_SUPPLIED MATERIAL_
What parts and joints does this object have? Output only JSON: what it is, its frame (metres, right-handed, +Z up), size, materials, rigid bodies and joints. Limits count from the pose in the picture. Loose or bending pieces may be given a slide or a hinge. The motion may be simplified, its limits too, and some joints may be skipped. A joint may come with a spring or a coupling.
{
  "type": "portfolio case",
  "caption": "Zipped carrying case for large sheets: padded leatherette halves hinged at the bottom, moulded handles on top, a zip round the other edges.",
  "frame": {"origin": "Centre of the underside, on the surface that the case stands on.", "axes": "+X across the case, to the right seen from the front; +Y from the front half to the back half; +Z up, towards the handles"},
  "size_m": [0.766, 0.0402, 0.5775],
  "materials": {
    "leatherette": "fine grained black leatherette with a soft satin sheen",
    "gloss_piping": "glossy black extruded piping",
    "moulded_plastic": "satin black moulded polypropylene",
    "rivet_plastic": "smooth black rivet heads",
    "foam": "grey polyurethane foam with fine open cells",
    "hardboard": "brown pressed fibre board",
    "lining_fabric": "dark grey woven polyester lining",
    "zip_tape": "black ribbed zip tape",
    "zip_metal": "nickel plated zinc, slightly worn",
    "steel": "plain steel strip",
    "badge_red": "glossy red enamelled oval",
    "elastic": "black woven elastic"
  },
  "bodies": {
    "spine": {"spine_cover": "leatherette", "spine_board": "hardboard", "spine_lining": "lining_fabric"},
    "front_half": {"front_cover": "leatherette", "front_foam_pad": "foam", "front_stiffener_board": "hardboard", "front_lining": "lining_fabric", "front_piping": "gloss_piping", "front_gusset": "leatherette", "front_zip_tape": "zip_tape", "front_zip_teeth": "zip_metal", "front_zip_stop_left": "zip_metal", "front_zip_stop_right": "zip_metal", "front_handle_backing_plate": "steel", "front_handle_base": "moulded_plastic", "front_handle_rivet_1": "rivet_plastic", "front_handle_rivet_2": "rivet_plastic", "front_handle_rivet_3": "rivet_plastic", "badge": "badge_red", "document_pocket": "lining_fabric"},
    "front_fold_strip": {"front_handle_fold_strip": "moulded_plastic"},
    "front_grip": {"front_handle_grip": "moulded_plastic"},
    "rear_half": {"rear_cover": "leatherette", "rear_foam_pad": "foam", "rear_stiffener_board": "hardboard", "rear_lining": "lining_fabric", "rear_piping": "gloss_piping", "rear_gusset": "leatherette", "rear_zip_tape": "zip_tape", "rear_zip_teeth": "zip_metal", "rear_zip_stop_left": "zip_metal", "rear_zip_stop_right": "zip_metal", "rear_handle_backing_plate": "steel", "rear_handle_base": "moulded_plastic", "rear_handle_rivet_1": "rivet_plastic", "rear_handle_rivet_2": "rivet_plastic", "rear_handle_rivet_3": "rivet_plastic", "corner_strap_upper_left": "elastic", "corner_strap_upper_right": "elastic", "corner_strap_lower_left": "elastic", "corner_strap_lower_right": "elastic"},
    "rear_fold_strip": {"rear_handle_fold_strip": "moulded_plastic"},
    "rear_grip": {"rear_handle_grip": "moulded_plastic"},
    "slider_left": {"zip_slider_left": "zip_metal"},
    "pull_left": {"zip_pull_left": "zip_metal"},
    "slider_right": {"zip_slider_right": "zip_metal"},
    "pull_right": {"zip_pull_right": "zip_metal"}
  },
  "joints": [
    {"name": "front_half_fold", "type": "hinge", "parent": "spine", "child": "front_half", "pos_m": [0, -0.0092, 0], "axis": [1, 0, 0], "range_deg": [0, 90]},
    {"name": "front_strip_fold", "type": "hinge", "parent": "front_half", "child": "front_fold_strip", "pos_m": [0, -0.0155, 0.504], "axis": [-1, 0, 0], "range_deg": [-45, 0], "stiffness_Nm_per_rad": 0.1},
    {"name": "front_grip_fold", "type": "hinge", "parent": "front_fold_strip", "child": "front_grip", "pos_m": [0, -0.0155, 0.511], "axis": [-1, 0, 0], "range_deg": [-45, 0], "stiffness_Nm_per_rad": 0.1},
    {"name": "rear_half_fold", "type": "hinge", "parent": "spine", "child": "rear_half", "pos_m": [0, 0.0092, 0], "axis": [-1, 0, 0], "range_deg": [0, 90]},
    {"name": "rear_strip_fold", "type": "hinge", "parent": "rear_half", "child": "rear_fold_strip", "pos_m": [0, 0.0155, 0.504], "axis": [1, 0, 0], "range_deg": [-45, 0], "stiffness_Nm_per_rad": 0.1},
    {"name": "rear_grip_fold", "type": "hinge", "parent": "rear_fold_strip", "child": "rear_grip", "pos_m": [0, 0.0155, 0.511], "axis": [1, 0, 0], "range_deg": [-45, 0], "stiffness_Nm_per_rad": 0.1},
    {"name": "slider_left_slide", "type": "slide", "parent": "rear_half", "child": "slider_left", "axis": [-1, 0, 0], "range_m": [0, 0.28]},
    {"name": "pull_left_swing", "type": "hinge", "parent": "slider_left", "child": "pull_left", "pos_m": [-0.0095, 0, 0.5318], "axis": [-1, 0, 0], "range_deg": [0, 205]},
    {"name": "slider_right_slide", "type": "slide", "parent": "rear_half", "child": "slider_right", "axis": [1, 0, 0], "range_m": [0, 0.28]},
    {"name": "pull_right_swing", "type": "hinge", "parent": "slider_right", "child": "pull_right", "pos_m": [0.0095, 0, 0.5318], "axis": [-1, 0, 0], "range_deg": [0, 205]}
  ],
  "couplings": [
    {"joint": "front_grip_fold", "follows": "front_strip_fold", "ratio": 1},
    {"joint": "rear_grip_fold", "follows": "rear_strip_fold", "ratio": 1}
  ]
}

_SET PROBLEM_
Give the listing above again, word for word.

_EXERCISE RESULT_
What parts and joints does this object have? Output only JSON: what it is, its frame (metres, right-handed, +Z up), size, materials, rigid bodies and joints. Limits count from the pose in the picture. Loose or bending pieces may be given a slide or a hinge. The motion may be simplified, its limits too, and some joints may be skipped. A joint may come with a spring or a coupling.
{
  "type": "portfolio case",
  "caption": "Zipped carrying case for large sheets: padded leatherette halves hinged at the bottom, moulded handles on top, a zip round the other edges.",
  "frame": {"origin": "Centre of the underside, on the surface that the case stands on.", "axes": "+X across the case, to the right seen from the front; +Y from the front half to the back half; +Z up, towards the handles"},
  "size_m": [0.766, 0.0402, 0.5775],
  "materials": {
    "leatherette": "fine grained black leatherette with a soft satin sheen",
    "gloss_piping": "glossy black extruded piping",
    "moulded_plastic": "satin black moulded polypropylene",
    "rivet_plastic": "smooth black rivet heads",
    "foam": "grey polyurethane foam with fine open cells",
    "hardboard": "brown pressed fibre board",
    "lining_fabric": "dark grey woven polyester lining",
    "zip_tape": "black ribbed zip tape",
    "zip_metal": "nickel plated zinc, slightly worn",
    "steel": "plain steel strip",
    "badge_red": "glossy red enamelled oval",
    "elastic": "black woven elastic"
  },
  "bodies": {
    "spine": {"spine_cover": "leatherette", "spine_board": "hardboard", "spine_lining": "lining_fabric"},
    "front_half": {"front_cover": "leatherette", "front_foam_pad": "foam", "front_stiffener_board": "hardboard", "front_lining": "lining_fabric", "front_piping": "gloss_piping", "front_gusset": "leatherette", "front_zip_tape": "zip_tape", "front_zip_teeth": "zip_metal", "front_zip_stop_left": "zip_metal", "front_zip_stop_right": "zip_metal", "front_handle_backing_plate": "steel", "front_handle_base": "moulded_plastic", "front_handle_rivet_1": "rivet_plastic", "front_handle_rivet_2": "rivet_plastic", "front_handle_rivet_3": "rivet_plastic", "badge": "badge_red", "document_pocket": "lining_fabric"},
    "front_fold_strip": {"front_handle_fold_strip": "moulded_plastic"},
    "front_grip": {"front_handle_grip": "moulded_plastic"},
    "rear_half": {"rear_cover": "leatherette", "rear_foam_pad": "foam", "rear_stiffener_board": "hardboard", "rear_lining": "lining_fabric", "rear_piping": "gloss_piping", "rear_gusset": "leatherette", "rear_zip_tape": "zip_tape", "rear_zip_teeth": "zip_metal", "rear_zip_stop_left": "zip_metal", "rear_zip_stop_right": "zip_metal", "rear_handle_backing_plate": "steel", "rear_handle_base": "moulded_plastic", "rear_handle_rivet_1": "rivet_plastic", "rear_handle_rivet_2": "rivet_plastic", "rear_handle_rivet_3": "rivet_plastic", "corner_strap_upper_left": "elastic", "corner_strap_upper_right": "elastic", "corner_strap_lower_left": "elastic", "corner_strap_lower_right": "elastic"},
    "rear_fold_strip": {"rear_handle_fold_strip": "moulded_plastic"},
    "rear_grip": {"rear_handle_grip": "moulded_plastic"},
    "slider_left": {"zip_slider_left": "zip_metal"},
    "pull_left": {"zip_pull_left": "zip_metal"},
    "slider_right": {"zip_slider_right": "zip_metal"},
    "pull_right": {"zip_pull_right": "zip_metal"}
  },
  "joints": [
    {"name": "front_half_fold", "type": "hinge", "parent": "spine", "child": "front_half", "pos_m": [0, -0.0092, 0], "axis": [1, 0, 0], "range_deg": [0, 90]},
    {"name": "front_strip_fold", "type": "hinge", "parent": "front_half", "child": "front_fold_strip", "pos_m": [0, -0.0155, 0.504], "axis": [-1, 0, 0], "range_deg": [-45, 0], "stiffness_Nm_per_rad": 0.1},
    {"name": "front_grip_fold", "type": "hinge", "parent": "front_fold_strip", "child": "front_grip", "pos_m": [0, -0.0155, 0.511], "axis": [-1, 0, 0], "range_deg": [-45, 0], "stiffness_Nm_per_rad": 0.1},
    {"name": "rear_half_fold", "type": "hinge", "parent": "spine", "child": "rear_half", "pos_m": [0, 0.0092, 0], "axis": [-1, 0, 0], "range_deg": [0, 90]},
    {"name": "rear_strip_fold", "type": "hinge", "parent": "rear_half", "child": "rear_fold_strip", "pos_m": [0, 0.0155, 0.504], "axis": [1, 0, 0], "range_deg": [-45, 0], "stiffness_Nm_per_rad": 0.1},
    {"name": "rear_grip_fold", "type": "hinge", "parent": "rear_fold_strip", "child": "rear_grip", "pos_m": [0, 0.0155, 0.511], "axis": [1, 0, 0], "range_deg": [-45, 0], "stiffness_Nm_per_rad": 0.1},
    {"name": "slider_left_slide", "type": "slide", "parent": "rear_half", "child": "slider_left", "axis": [-1, 0, 0], "range_m": [0, 0.28]},
    {"name": "pull_left_swing", "type": "hinge", "parent": "slider_left", "child": "pull_left", "pos_m": [-0.0095, 0, 0.5318], "axis": [-1, 0, 0], "range_deg": [0, 205]},
    {"name": "slider_right_slide", "type": "slide", "parent": "rear_half", "child": "slider_right", "axis": [1, 0, 0], "range_m": [0, 0.28]},
    {"name": "pull_right_swing", "type": "hinge", "parent": "slider_right", "child": "pull_right", "pos_m": [0.0095, 0, 0.5318], "axis": [-1, 0, 0], "range_deg": [0, 205]}
  ],
  "couplings": [
    {"joint": "front_grip_fold", "follows": "front_strip_fold", "ratio": 1},
    {"joint": "rear_grip_fold", "follows": "rear_strip_fold", "ratio": 1}
  ]
}